SHORT TASK -> Each line from the one containing "add('shorts_back', wall(shortsPanel(1), CLOTH), khaki);" through the one containing "bpy.context.scene.collection.objects.link(empty)" is to be retyped exactly, both end lines included, and all other lines left out.

DATA ->
■ ■ ■

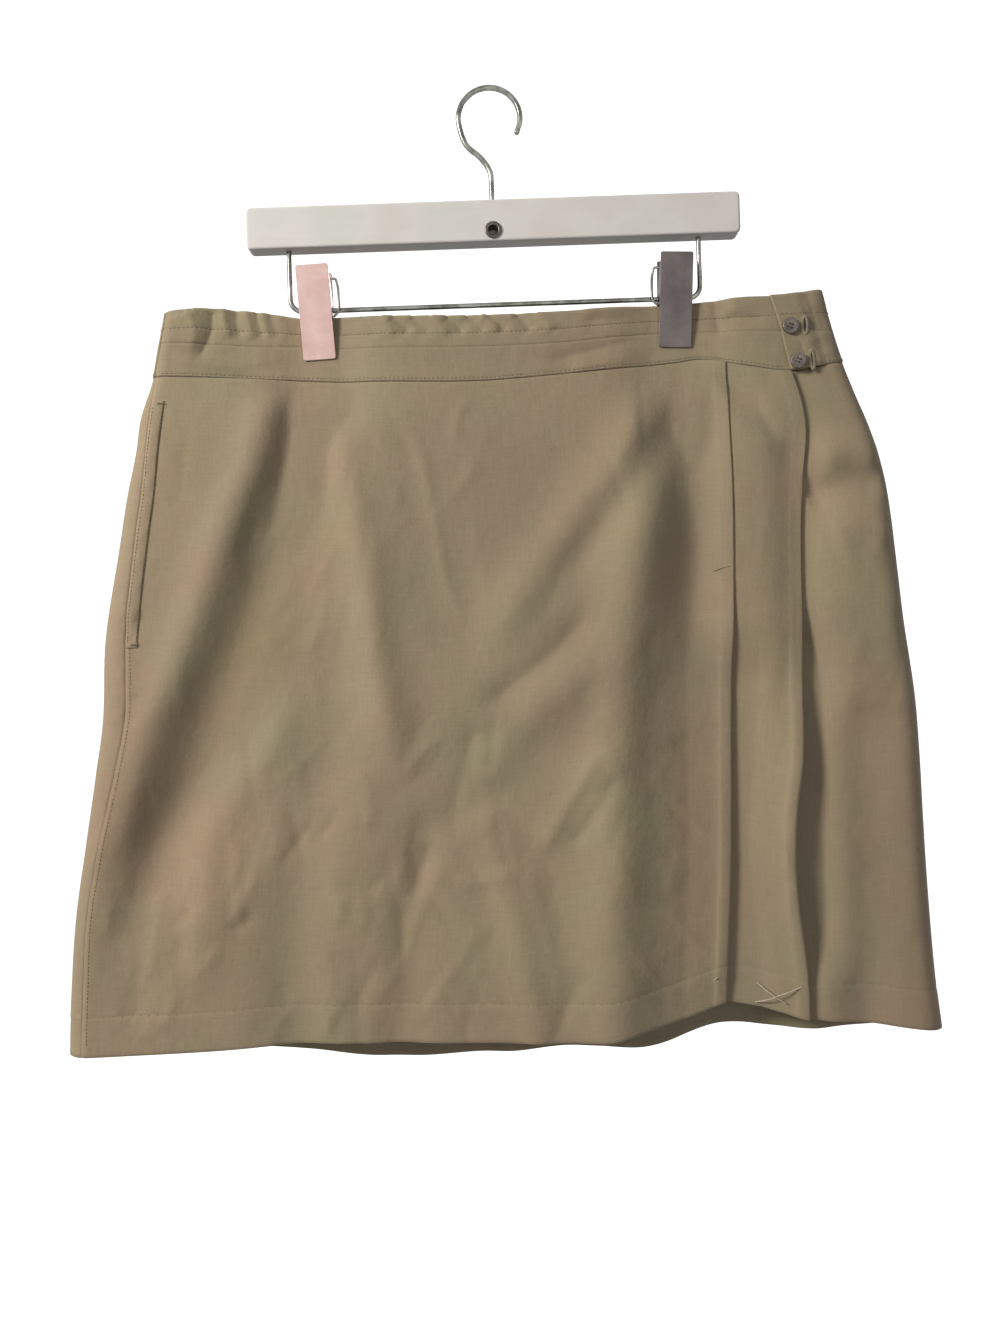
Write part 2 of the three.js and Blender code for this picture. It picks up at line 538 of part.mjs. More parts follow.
function bandBack(upper, stretch) {
  return bandLevels(upper).map(({ share, drop }) => {
    const turn = reading(DEPTHS, 'drop', 'turn', drop);
    const last = turnAngle(BACK_SEAM_INSET + 2 * BAND_SEAM_HALF, drop);
    const whole = ends(section('left', drop) + turn, section('right', drop) - turn);
    const flat = even(...whole[stretch], 9).map((x) => [x, 1]);
    const path = {
      left: [...seamStrip(drop, -BAND_SEAM_HALF, 3), ...sideTurn('left', drop, 35, 65, 2), ...flat],
      middle: flat,
      right: [...flat, ...sideTurn('right', drop, mix(90, last, 0.5), last, 2)],
    }[stretch];
    return path.map(([x, side]) => {
      const z = bandDrop(x, share, upper);
      return new THREE.Vector3(x, side < 0 ? frontY(x, z) : backY(x, z), -z);
    });
  });
}

// ---- what lies on or inside the skirt ----------------------------------------------------------

// The pocket's strip follows the front panel's own points beside the seam, moved out.
function pocketEdge(panel) {
  const level = (drop) => ((drop - nominalDrop(0)) / (nominalDrop(1) - nominalDrop(0))) * (PANEL_LEVELS - 1);
  const [first, last] = [level(POCKET.top), level(POCKET.bottom)];
  const between = range(PANEL_LEVELS).filter((i) => i > first && i < last);
  return [first, ...between, last].map((i) => range(3).map((j) => {
    const [above, below] = [Math.floor(i), Math.ceil(i)];
    const lifted = (row) => outward(panel, row, j).multiplyScalar(CLOTH + POCKET.clear).add(panel[row][j]);
    return lifted(above).lerp(lifted(below), i - above);
  }));
}

// One side of the shorts: a panel with two legs, shut along its sides and along the inseam. The cloth
// stands open between them by a little, and less where the clips press it.
const SHORTS_LEVELS = 9;
const SHORTS_HALF = 8;
const SIDE_ROUND = 9;
const LEG_SPREAD = 1.5;
const PRESS_ENDS = 50;
function shortsPanel(side) {
  const half = even(0, 1, SHORTS_HALF).map((t) => t ** 0.8);
  const across = [...half.slice(1).reverse().map((t) => -t), 0, ...half.slice(1)];
  return even(0, 1, SHORTS_LEVELS).map((share) => across.map((t) => {
    const x = SHORTS.middle + t * mix(SHORTS.waistHalf, SHORTS.hemHalf, soften(share * LEG_SPREAD));
    const off = Math.abs(x - SHORTS.middle) - SHORTS.inseam;
    const bottom = mix(SHORTS.crotch, SHORTS.hem, soften(off / SHORTS.gusset));
    const drop = mix(waist('seam', x) + SHORTS.top, bottom, share);
    const edge = soften((1 - Math.abs(t)) * SIDE_ROUND);
    const legs = soften((drop - SHORTS.crotch + SHORTS.crotchRise) / SHORTS.legsOver);
    const inseam = mix(1, soften(off / SHORTS.crotchRound), legs);
    const waistward = 1 - soften((drop - LEVEL.seam) / PRESS_ENDS);
    const open = mix(SHORTS.open, SHORTS.shut, pinched(x) * waistward);
    return new THREE.Vector3(x, side * mix(SHORTS.shut, open, edge * inseam), -drop);
  }));
}

// A turned button with a dished face and four holes, facing -Y.
function button() {
  const { radius, thick, dish, rimIn, rimOut, round, holes, holeAt, turned } = BUTTON;
  const profile = [
    [0, thick - dish], [radius - rimIn, thick - dish], [radius - rimOut, thick], [radius - dish, thick],
    [radius, thick - round], [radius, round], [radius - round, 0], [0, 0],
  ].map(([x, y]) => new THREE.Vector2(x, y));
  let body = solid(new THREE.LatheGeometry(profile.reverse(), 18));
  range(4).forEach((i) => {
    const turn = (i / 4) * 2 * Math.PI + turned;
    const hole = new THREE.CylinderGeometry(holes, holes, 3 * thick, 6);
    body = body.subtract(solid(hole.translate(holeAt * Math.cos(turn), 0, holeAt * Math.sin(turn))));
  });
  return surface(body).rotateX(Math.PI);
}
const BUTTONS = [
  { name: 'button_upper', across: 206.2, drop: 178.8 },
  { name: 'button_lower', across: 210.6, drop: 203.6 },
];

// ---- hanger ------------------------------------------------------------------------------------

function hangerBar() {
  const shape = roundedPlate(BAR.long - 2 * BAR.edge, BAR.high - 2 * BAR.edge, BAR.corner);
  const blank = new THREE.ExtrudeGeometry(shape, { depth: BAR.thick - 2 * BAR.edge, curveSegments: 3,
    bevelThickness: BAR.edge, bevelSize: BAR.edge, bevelSegments: 1 });
  blank.translate(0, 0, -BAR.thick / 2 + BAR.edge).rotateX(Math.PI / 2);
  blank.translate(0, 0, BAR.bottom + BAR.high / 2);
  const top = BAR.bottom + BAR.high;
  const socket = upright(HOOK.wire + GAP, HOOK.sunk + 2 * GAP, 12).translate(0, 0, top - HOOK.sunk / 2);
  const recess = new THREE.CylinderGeometry(EYELET.tube + GAP, EYELET.tube + GAP, 2 * EYELET.deep, 16);
  recess.translate(0, -BAR.thick / 2, -EYELET.drop);
  let bar = solid(blank).subtract(solid(socket)).subtract(solid(recess));
  [-1, 1].forEach((side) => {
    const hole = upright(RAIL.wire + GAP, 2 * RAIL.sunk + 2 * GAP, 10);
    bar = bar.subtract(solid(hole.translate(side * RAIL.half, 0, BAR.bottom)));
  });
  return surface(bar);
}
function eyelet() {
  const face = GAP;                 // back of the flange stands this far off the bar
  const rim = face + EYELET.proud;
  const end = EYELET.short - EYELET.deep;
  const profile = [
    [EYELET.hole, rim], [EYELET.flange - EYELET.proud / 2, rim], [EYELET.flange, rim - EYELET.proud / 2],
    [EYELET.flange, face], [EYELET.tube, face], [EYELET.tube, end], [EYELET.hole, end], [EYELET.hole, rim],
  ].map(([x, y]) => new THREE.Vector2(x, -y));
  return new THREE.LatheGeometry(profile, 16).translate(0, -BAR.thick / 2, -EYELET.drop);
}
function hook() {
  const top = BAR.bottom + BAR.high;
  const centre = -HOOK.bend + HOOK.wire;
  const shank = [top - HOOK.sunk + GAP, top, top + 12, top + 22].map((z, i) =>
    new THREE.Vector3(i === 3 ? -0.6 : 0, 0, z));
  const rise = [new THREE.Vector3(-7, 0, top + 32.5), new THREE.Vector3(-17, 0, top + 42)];
  return wire([...shank, ...rise, ...arc(0, centre, HOOK.bend, 192, -28, 12)], HOOK.wire, 36);
}
function rail() {
  const x = RAIL.half - RAIL.bend;
  const z = -RAIL.drop + RAIL.bend;
  const leg = (side) => [
    new THREE.Vector3(side * RAIL.half, 0, BAR.bottom + RAIL.sunk),
    new THREE.Vector3(side * RAIL.half, 0, BAR.bottom - 12),
  ];
  const straight = even(-0.75, 0.75, 5).map((t) => new THREE.Vector3(t * x, 0, -RAIL.drop));
  const route = [
    ...leg(-1), ...arc(-x, z, RAIL.bend, 180, 270, 5), ...straight,
    ...arc(x, z, RAIL.bend, 270, 360, 5), ...leg(1).reverse(),
  ];
  return wire(route, RAIL.wire, 56, 6);
}

// A clip's jaws: sheet plates that flare at the top, with cheeks round the rail. "facing" is -1 for
// the front plate and 1 for the back one, whose cheeks stand inside the front one's.
const placeClip = (geometry, side) => geometry.translate(0, 0, -CLIP.top)
  .rotateY(THREE.MathUtils.degToRad(side * CLIP.lean)).translate(side * CLIP.atTop, 0, CLIP.top);
function jawPlate() {
  const shape = roundedPlate(CLIP.wide - 2 * CLIP.edge, CLIP.high - 2 * CLIP.edge, CLIP.corner);
  const blank = new THREE.ExtrudeGeometry(shape, { depth: CLIP.sheet - 2 * CLIP.edge, curveSegments: 2,
    bevelThickness: CLIP.edge, bevelSize: CLIP.edge, bevelSegments: 1 });
  blank.rotateX(Math.PI / 2).translate(0, -CLIP.edge, CLIP.high / 2);
  blank.rotateX(Math.atan2(CLIP.flare - CLIP.grip, CLIP.high));
  return solid(blank.translate(0, -CLIP.grip, CLIP.top - CLIP.high));
}
function cheekLeaf(across) {
  const outline = new THREE.Shape();
  outline.moveTo(-CLIP.flare + CHEEK.sheet / 2, CHEEK.top);
  outline.lineTo(-2, CHEEK.top - 4);
  outline.lineTo(CHEEK.back, CHEEK.top - 4 - CHEEK.slope);
  outline.lineTo(CHEEK.back, CHEEK.bottom);
  outline.lineTo(-CLIP.grip - 3 * CHEEK.sheet, CHEEK.bottom);
  const leaf = new THREE.ExtrudeGeometry(outline, { depth: CHEEK.sheet, bevelEnabled: false });
  const stand = new THREE.Matrix4().makeBasis(new THREE.Vector3(0, 1, 0), new THREE.Vector3(0, 0, 1),
    new THREE.Vector3(1, 0, 0)).setPosition(across - CHEEK.sheet / 2, 0, 0);
  return solid(leaf.applyMatrix4(stand));
}
function jaw(side, facing) {
  const inset = CLIP.wide / 2 - (facing < 0 ? CHEEK.inFront : CHEEK.inBack);
  const around = RAIL.wire + CLIP.play;
  const bore = new THREE.CylinderGeometry(around, around, 2 * CLIP.wide, 12).rotateZ(Math.PI / 2);
  const whole = [-inset, inset].reduce((body, across) => body.add(cheekLeaf(across)), jawPlate());
  const geometry = surface(whole.subtract(solid(bore.translate(0, 0, -RAIL.drop))));
  if (facing > 0) geometry.rotateZ(Math.PI);
  return placeClip(geometry, side);
}
function clipSpring(side) {
  const { inner, outer, half } = SPRING;
  const ring = [[inner, -half], [outer, -half], [outer, half], [inner, half], [inner, -half]]
    .map(([x, y]) => new THREE.Vector2(x, y));
  const coil = new THREE.LatheGeometry(ring, 12).rotateZ(Math.PI / 2).translate(0, 0, -RAIL.drop);
  return placeClip(coil, side);
}
function clipLoop(side) {
  const out = (CLIP.wide / 2 + 1.4) * -side;
  const step = 4 * -side;
  const points = [[out, -7.2, -133.5], [out + step * 0.7, -7.0, -133.8], [out + step, -6.4, -137.5],
    [out + step, -3.8, -147], [out + step * 0.75, -3.5, -155.5], [out, -3.5, -158.5]];
  const loop = wire(points.map((p) => new THREE.Vector3(...p)), LOOP_WIRE, 14, 6);
  return placeClip(loop, side);
}

// ---- assembly ----------------------------------------------------------------------------------

add('hanger_bar', hangerBar(), paint);
add('hanger_eyelet', eyelet(), bronze);
add('hanger_hook', hook(), steel);
add('hanger_rail', rail(), steel);
[['left', -1, roseMetal], ['right', 1, taupeMetal]].forEach(([name, side, metal]) => {
  add(`clip_${name}_front`, jaw(side, -1), metal);
  add(`clip_${name}_back`, jaw(side, 1), metal);
  add(`clip_${name}_spring`, clipSpring(side), steel);
  add(`clip_${name}_loop`, clipLoop(side), steel);
});
const front = frontPanel();
add('front_panel', wall(front, CLOTH), khaki);
add('side_panel', wall(sidePanel(), CLOTH), khakiShade);
add('back_panel', wall(backPanel(), CLOTH), khakiShade);
[['top', true], ['lower', false]].forEach(([name, upper]) => {
  add(`waistband_${name}_tab`, wall(bandTab(upper), BAND), khaki);
  STRETCHES.forEach((stretch) => {
    add(`waistband_${name}_front_${stretch}`, wall(bandFront(upper, stretch), BAND), khakiShade);
    add(`waistband_${name}_back_${stretch}`, wall(bandBack(upper, stretch), BAND), khaki);
  });
});
add('pocket_edge', wall(pocketEdge(front), CLOTH), khakiShade);
add('shorts_front', wall(shortsPanel(-1), CLOTH), khakiShade);
add('shorts_back', wall(shortsPanel(1), CLOTH), khaki);
BUTTONS.forEach(({ name, across, drop }) => {
  const face = frontY(across, drop) - TAB_LIFT - BAND / 2;
  add(name, button(), horn).position.set(across, face - 2 * GAP, -drop);
});

export default group;
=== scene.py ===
"""Pleated khaki skort, hung by its waistband from a flat wooden clip hanger.

The outline comes from the same tables as the solids'. Shapes are worked out in millimetres and turned
to metres when a mesh is made. "Drop" is the depth below the hook, and the wearer's front faces -Y.
"""

import math
import random

import bpy
import numpy as np
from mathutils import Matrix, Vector


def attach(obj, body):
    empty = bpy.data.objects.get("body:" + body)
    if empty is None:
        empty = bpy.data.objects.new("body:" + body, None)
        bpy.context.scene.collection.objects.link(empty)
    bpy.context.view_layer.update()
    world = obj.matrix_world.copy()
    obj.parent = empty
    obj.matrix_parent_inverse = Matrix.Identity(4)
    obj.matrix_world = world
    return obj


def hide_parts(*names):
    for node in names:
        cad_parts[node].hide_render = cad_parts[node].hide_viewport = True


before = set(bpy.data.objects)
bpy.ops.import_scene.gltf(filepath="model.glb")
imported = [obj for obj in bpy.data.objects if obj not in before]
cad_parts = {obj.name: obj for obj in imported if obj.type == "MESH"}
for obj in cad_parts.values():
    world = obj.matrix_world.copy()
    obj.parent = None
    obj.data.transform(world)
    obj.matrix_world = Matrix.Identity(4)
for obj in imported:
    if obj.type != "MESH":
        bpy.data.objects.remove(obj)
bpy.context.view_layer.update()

MM = 0.001
chance = random.Random(41)

# ---- sizes in millimetres, most of them the solids' own ---------------------------------------

GAP = 0.3
SEAM_HALF, SEAM_LINE = 0.3, 0.12
SEAM_DROP = 0.8
TWILL_THICK, BAND = 0.6, 2.0       # the cloth, and a band's doubled cloth
FOLD_PITCH, STITCHED_PITCH = 1.6, 0.8
PLEAT_DEPTH = 16.0
STITCH_END = 350.0                 # where the pleats are no longer stitched down
PLEAT_GAPE, WRAP_GAPE = (2.5, 640.0), (5.0, 560.0)     # how far each opens, and where most
PRESSED = 1.25
BAND_TOP, BAND_MIDDLE, WAIST_SEAM, HEM_LEVEL = 156.0, 180.0, 205.0, 672.0
HEM_TURNED = 27.0
BELOW_HEM = 685.0
CLIP_AT, CLIP_FLAT, CLIP_REACH = 126.5, 12.0, 24.0
BACK_SHARE = 0.9
LEAST_DEPTH, LEAST_UNDER = 5.4, 6.7
FREE_FROM, FREE_BELOW = 190.0, 40.0      # folds grow over this stretch below the waistband
TAB_LIFT = BAND + 0.5
TAB_UNDER = 14.0
BACK_SEAM_INSET = 7.0
BAND_SEAM_HALF = 0.7
UNDER_CLEAR = 1.2
POCKET_TOP, POCKET_BOTTOM, POCKET_WIDE = 216.0, 389.0, 8.0


def mix(a, b, share):
    return a + (b - a) * share


def soften(value):
    t = np.clip(value, 0, 1)
    return t * t * (3 - 2 * t)


def bell(distance, half):
    return np.exp(-(distance / half) ** 2)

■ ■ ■

THE RESPONSE ->
add('shorts_back', wall(shortsPanel(1), CLOTH), khaki);
BUTTONS.forEach(({ name, across, drop }) => {
  const face = frontY(across, drop) - TAB_LIFT - BAND / 2;
  add(name, button(), horn).position.set(across, face - 2 * GAP, -drop);
});

export default group;
=== scene.py ===
"""Pleated khaki skort, hung by its waistband from a flat wooden clip hanger.

The outline comes from the same tables as the solids'. Shapes are worked out in millimetres and turned
to metres when a mesh is made. "Drop" is the depth below the hook, and the wearer's front faces -Y.
"""

import math
import random

import bpy
import numpy as np
from mathutils import Matrix, Vector


def attach(obj, body):
    empty = bpy.data.objects.get("body:" + body)
    if empty is None:
        empty = bpy.data.objects.new("body:" + body, None)
        bpy.context.scene.collection.objects.link(empty)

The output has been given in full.